楽天モバイルが手を伸ばす「お試し割」というパンドラの箱 通信業界は嵐の前の静けさ
総務省の調査では、消費者が通信事業者の乗り換えを検討するに当たり、「通信品質に不安がある」といったサービス面の懸念が乗り換えをためらう要因になっている。2020年にキャリア事業に本格参入した楽天は、「安いが、つながりにくい」といったイメージを持たれがちだった。 しかし直近では、通信品質の改善を着実に進めている。品質を評価する第三者機関、Opensignal社が2024年10月に出したレポートでは、通信規格5Gの上り・下りの速度など、全18項目のうち3項目で業界首位を獲得。エリアはまだ局所的だが、つながりやすい電波「プラチナバンド」の展開も開始した。ユーザーが気軽に品質を試せる機会を提供できれば、契約拡大の起爆剤になる可能性がある。

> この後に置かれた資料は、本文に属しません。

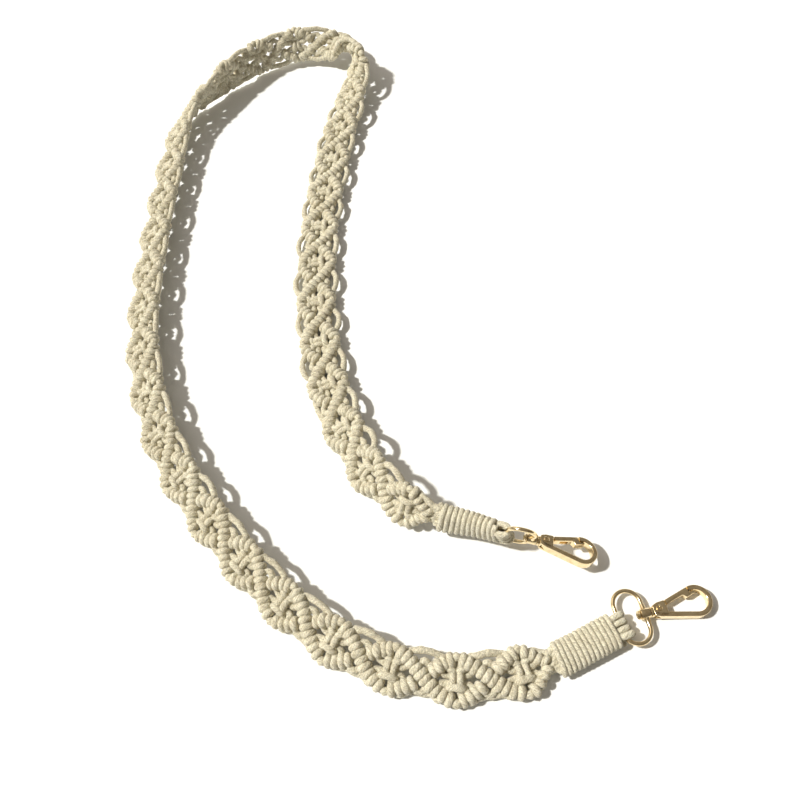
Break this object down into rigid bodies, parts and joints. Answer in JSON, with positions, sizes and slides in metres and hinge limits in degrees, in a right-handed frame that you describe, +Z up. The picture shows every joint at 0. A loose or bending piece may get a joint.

■「お試し割引」を総務省が認めた理由 業界全体でみると、今回の制度改正は、「攻める」立場の楽天にとって、明らかに有利に働く施策といえる。それだけに、競合キャリアなどは総務省に対し、「顧客獲得競争を激化させないか継続検証が必要」「見直しは必要十分な最低限の範囲にとどめることが重要」との要望を出していた。 料金の割引を狙って消費者が次々とキャリアを乗り換える「ホッピング」と呼ばれる行為が起こる懸念もあり、有識者からは「割引期間を最長6カ月とするのは長すぎでは」との指摘が上がったが、ある競合キャリアの関係者は「最終的に、楽天側の意向が押し通される形になった」と振り返る。なぜ、総務省は思い切った制度見直しに踏み切ったのか。
総務省の報告書では、「携帯電話市場の寡占状態は継続し、通信料金の消費者物価指数が1年前と比べ10%以上上昇する状況に鑑みれば、事業者間のさらなる競争促進が重要」と指摘している。楽天の契約が急拡大中とはいえども、通信業界では依然、NTTドコモ、KDDI、ソフトバンクの大手3社のシェアが圧倒的だ。 総務省によると、携帯電話の契約数シェアは2024年6月時点で「大手3社」が8割超を占め、キャリアから回線を借りて事業運営する格安スマホ業者(MVNO)が計15.2%、楽天は3%にとどまる。